Todo o quadro piorou com as privatizações das empresas estatais. Mesmo antes da catástrofe, a piora dos serviços já era visível. Com a enchente, ficou comprovado que as privatizações aprofundaram o colapso. A empresa privada CEEE Equatorial, por exemplo, chegou a desligar a energia elétrica em uma casa de bombas, sem avisar a população nem o prefeito, o que obrigou a evacuação de moradores de dois bairros porque a água estava subindo. 
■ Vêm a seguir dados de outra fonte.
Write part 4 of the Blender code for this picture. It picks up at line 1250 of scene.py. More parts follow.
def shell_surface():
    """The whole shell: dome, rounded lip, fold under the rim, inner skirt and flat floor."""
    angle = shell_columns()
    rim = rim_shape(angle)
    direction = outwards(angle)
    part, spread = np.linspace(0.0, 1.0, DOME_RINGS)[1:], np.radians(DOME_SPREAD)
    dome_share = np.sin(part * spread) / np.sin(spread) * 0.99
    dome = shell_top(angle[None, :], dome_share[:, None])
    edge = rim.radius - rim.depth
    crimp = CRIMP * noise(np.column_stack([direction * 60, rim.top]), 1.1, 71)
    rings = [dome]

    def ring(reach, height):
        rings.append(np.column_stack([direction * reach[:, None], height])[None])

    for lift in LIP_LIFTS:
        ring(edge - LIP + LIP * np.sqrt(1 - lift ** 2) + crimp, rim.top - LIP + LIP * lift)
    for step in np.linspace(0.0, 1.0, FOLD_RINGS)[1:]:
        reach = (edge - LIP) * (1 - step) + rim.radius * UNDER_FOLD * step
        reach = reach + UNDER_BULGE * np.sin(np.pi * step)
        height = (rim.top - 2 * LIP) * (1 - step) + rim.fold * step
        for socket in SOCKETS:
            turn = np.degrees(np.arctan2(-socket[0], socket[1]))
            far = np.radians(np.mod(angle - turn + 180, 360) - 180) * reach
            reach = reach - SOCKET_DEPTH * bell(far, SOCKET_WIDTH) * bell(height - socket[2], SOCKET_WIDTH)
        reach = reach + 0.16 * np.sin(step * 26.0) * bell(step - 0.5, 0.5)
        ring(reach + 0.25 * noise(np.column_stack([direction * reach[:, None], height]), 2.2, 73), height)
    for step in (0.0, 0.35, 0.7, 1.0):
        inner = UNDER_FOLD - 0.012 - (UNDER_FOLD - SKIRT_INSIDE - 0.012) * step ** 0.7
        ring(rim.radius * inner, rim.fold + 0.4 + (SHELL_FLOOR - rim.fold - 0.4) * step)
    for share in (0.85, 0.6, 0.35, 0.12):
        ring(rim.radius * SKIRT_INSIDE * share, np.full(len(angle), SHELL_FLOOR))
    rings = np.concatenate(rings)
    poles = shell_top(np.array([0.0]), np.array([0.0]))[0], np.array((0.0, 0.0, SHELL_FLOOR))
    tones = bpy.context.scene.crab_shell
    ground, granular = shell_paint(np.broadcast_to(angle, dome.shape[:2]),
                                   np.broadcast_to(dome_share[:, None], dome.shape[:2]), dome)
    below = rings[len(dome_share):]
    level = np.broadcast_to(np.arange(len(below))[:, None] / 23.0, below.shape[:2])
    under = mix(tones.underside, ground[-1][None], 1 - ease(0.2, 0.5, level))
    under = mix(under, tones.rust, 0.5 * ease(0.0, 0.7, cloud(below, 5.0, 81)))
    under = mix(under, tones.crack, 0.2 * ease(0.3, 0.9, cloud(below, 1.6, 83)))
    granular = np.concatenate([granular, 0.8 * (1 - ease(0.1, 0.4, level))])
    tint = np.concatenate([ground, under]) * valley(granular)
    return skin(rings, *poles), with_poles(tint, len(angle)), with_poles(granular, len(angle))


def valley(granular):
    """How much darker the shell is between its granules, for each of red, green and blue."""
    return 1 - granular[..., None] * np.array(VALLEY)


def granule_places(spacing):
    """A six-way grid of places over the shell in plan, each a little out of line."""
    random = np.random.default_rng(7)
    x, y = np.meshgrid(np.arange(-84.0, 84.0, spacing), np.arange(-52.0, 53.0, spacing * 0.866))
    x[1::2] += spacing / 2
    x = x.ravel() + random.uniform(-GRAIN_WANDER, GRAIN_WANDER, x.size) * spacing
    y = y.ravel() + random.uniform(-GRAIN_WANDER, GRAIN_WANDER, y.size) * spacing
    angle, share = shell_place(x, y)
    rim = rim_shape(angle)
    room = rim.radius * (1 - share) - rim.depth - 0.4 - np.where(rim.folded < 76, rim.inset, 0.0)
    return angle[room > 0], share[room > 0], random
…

Reestatizar as empresas privatizadas do estado será absolutamente necessário para qualquer plano de reconstrução e de adaptação às mudanças climáticas. Do contrário, a população seguirá nas mãos de capitalistas inescrupulosos, que colocam o lucro acima das vidas.

Nenhuma reconstrução do estado é possível sem a revogação de todas essas leis que atacam o meio ambiente, além da reestatização imediata, sob o controle dos trabalhadores, das empresas privatizadas.

Zero investimento

Prefeito de Porto Alegre sabotou sistema de contenção de enchentes

Essa mesma cartilha de promoção da catástrofe social foi adotada pelo prefeito de Porto Alegre, o bolsonarista Sebastião Melo (MDB), e explica a falha do sistema de contenção de enchentes do Guaíba, formado por 18 casas de bombas, diques e o Muro Mauá. O sistema colapsou e apenas quatro casas de bombas estavam operando na cidade, no dia 7 de maio. Os diques de contenção também falharam e muitos cederam à força das águas.
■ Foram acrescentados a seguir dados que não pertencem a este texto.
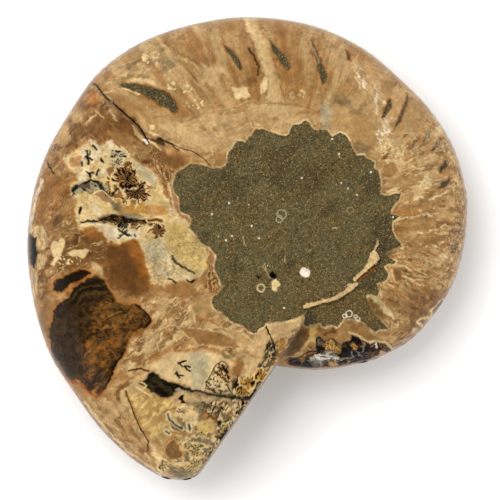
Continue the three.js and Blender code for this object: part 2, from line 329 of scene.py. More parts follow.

A verdade é que o sistema estava totalmente sem manutenção, mesmo a prefeitura sabendo dos riscos de novas e torrenciais chuvas. Em 2023, a prefeitura não investiu um real sequer em prevenção a enchentes. Isto mesmo: investiu R$ 0. 

E quando o sistema colapsou e a cidade alagou, a prefeitura não tinha um “plano B”. Em caso de inundação, não havia um plano de contingência e de retirada de moradores.

“Compensação ambiental”

Prefeitura quer pagar R$ 1,7 milhão ao “Véio da Havan”

Mas, se a prefeitura destinou zero real para as enchentes, ela protagonizou um dos mais absurdos episódios de toda essa tragédia, ao tentar pagar R$ 1,7 milhão, como “compensação ambiental”, a uma loja da rede Havan, com recursos do Departamento Municipal de Águas e Esgotos (Dmae). 

O plano da prefeitura era pagar, com dinheiro público, uma “compensação ambiental” a uma empresa privada que havia provocado, ela própria, o dano, ao instalar a empresa. De acordo com a legislação, é a empresa que deve pagar pela compensação ambiental decorrente de obras e nunca o contrário. O Tribunal de Contas do Estado (TCE) proibiu que o prefeito pagasse Luciano Hang, o milionário e bolsonarista “Véio da Havan”, mas a administração havia dito que recorreria.